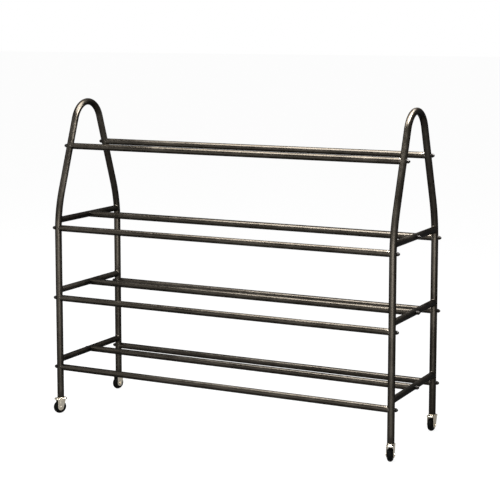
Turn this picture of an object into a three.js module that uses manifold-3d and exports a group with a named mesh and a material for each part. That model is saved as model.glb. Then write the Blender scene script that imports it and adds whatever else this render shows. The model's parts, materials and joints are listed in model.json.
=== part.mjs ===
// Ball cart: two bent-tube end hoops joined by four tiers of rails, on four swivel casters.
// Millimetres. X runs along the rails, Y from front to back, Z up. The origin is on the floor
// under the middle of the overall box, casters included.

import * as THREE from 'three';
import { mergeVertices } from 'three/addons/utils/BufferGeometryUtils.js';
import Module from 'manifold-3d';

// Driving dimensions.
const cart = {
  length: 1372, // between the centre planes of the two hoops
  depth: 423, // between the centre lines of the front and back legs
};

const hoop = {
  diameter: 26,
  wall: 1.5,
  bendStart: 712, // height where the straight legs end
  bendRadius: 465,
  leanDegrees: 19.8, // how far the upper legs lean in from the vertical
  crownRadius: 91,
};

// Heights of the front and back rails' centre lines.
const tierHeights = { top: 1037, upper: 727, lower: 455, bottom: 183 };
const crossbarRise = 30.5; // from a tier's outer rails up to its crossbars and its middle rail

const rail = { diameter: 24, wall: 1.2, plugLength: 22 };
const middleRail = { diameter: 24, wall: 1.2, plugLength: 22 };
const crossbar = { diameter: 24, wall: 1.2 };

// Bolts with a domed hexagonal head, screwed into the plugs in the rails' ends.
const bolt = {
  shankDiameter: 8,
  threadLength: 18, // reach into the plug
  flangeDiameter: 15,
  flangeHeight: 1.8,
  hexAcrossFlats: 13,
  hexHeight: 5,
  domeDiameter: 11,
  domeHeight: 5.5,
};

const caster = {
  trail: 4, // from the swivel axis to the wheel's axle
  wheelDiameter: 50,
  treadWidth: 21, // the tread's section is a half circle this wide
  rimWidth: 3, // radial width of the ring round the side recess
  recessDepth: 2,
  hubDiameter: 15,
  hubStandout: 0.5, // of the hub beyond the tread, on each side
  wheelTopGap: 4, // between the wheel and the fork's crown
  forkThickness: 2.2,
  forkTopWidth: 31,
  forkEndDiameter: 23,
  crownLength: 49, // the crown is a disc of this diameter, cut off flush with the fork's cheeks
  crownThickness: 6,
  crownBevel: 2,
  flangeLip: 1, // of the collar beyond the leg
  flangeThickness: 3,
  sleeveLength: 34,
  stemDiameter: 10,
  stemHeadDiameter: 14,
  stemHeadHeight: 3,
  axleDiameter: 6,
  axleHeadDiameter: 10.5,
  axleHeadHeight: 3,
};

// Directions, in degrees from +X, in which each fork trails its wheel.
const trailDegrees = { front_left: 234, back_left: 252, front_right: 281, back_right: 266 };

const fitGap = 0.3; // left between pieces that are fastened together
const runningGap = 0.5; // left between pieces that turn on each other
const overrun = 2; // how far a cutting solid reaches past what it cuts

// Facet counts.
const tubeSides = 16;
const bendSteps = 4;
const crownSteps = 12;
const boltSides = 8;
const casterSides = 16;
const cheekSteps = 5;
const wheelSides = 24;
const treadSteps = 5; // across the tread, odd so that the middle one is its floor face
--
Written instruction
Return all of the data precisely as it appears.

Answer to this problem
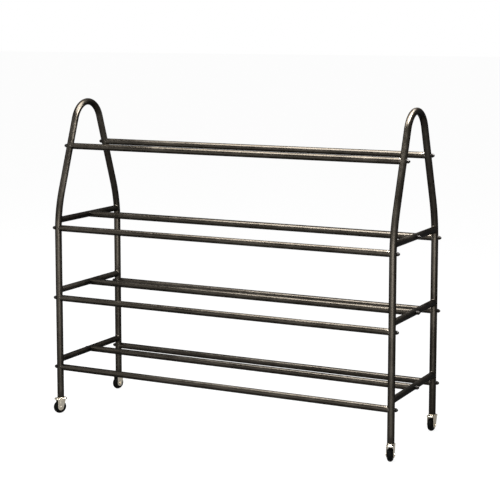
Turn this picture of an object into a three.js module that uses manifold-3d and exports a group with a named mesh and a material for each part. That model is saved as model.glb. Then write the Blender scene script that imports it and adds whatever else this render shows. The model's parts, materials and joints are listed in model.json.
=== part.mjs ===
// Ball cart: two bent-tube end hoops joined by four tiers of rails, on four swivel casters.
// Millimetres. X runs along the rails, Y from front to back, Z up. The origin is on the floor
// under the middle of the overall box, casters included.

import * as THREE from 'three';
import { mergeVertices } from 'three/addons/utils/BufferGeometryUtils.js';
import Module from 'manifold-3d';

// Driving dimensions.
const cart = {
  length: 1372, // between the centre planes of the two hoops
  depth: 423, // between the centre lines of the front and back legs
};

const hoop = {
  diameter: 26,
  wall: 1.5,
  bendStart: 712, // height where the straight legs end
  bendRadius: 465,
  leanDegrees: 19.8, // how far the upper legs lean in from the vertical
  crownRadius: 91,
};

// Heights of the front and back rails' centre lines.
const tierHeights = { top: 1037, upper: 727, lower: 455, bottom: 183 };
const crossbarRise = 30.5; // from a tier's outer rails up to its crossbars and its middle rail

const rail = { diameter: 24, wall: 1.2, plugLength: 22 };
const middleRail = { diameter: 24, wall: 1.2, plugLength: 22 };
const crossbar = { diameter: 24, wall: 1.2 };

// Bolts with a domed hexagonal head, screwed into the plugs in the rails' ends.
const bolt = {
  shankDiameter: 8,
  threadLength: 18, // reach into the plug
  flangeDiameter: 15,
  flangeHeight: 1.8,
  hexAcrossFlats: 13,
  hexHeight: 5,
  domeDiameter: 11,
  domeHeight: 5.5,
};

const caster = {
  trail: 4, // from the swivel axis to the wheel's axle
  wheelDiameter: 50,
  treadWidth: 21, // the tread's section is a half circle this wide
  rimWidth: 3, // radial width of the ring round the side recess
  recessDepth: 2,
  hubDiameter: 15,
  hubStandout: 0.5, // of the hub beyond the tread, on each side
  wheelTopGap: 4, // between the wheel and the fork's crown
  forkThickness: 2.2,
  forkTopWidth: 31,
  forkEndDiameter: 23,
  crownLength: 49, // the crown is a disc of this diameter, cut off flush with the fork's cheeks
  crownThickness: 6,
  crownBevel: 2,
  flangeLip: 1, // of the collar beyond the leg
  flangeThickness: 3,
  sleeveLength: 34,
  stemDiameter: 10,
  stemHeadDiameter: 14,
  stemHeadHeight: 3,
  axleDiameter: 6,
  axleHeadDiameter: 10.5,
  axleHeadHeight: 3,
};

// Directions, in degrees from +X, in which each fork trails its wheel.
const trailDegrees = { front_left: 234, back_left: 252, front_right: 281, back_right: 266 };

const fitGap = 0.3; // left between pieces that are fastened together
const runningGap = 0.5; // left between pieces that turn on each other
const overrun = 2; // how far a cutting solid reaches past what it cuts

// Facet counts.
const tubeSides = 16;
const bendSteps = 4;
const crownSteps = 12;
const boltSides = 8;
const casterSides = 16;
const cheekSteps = 5;
const wheelSides = 24;
const treadSteps = 5; // across the tread, odd so that the middle one is its floor face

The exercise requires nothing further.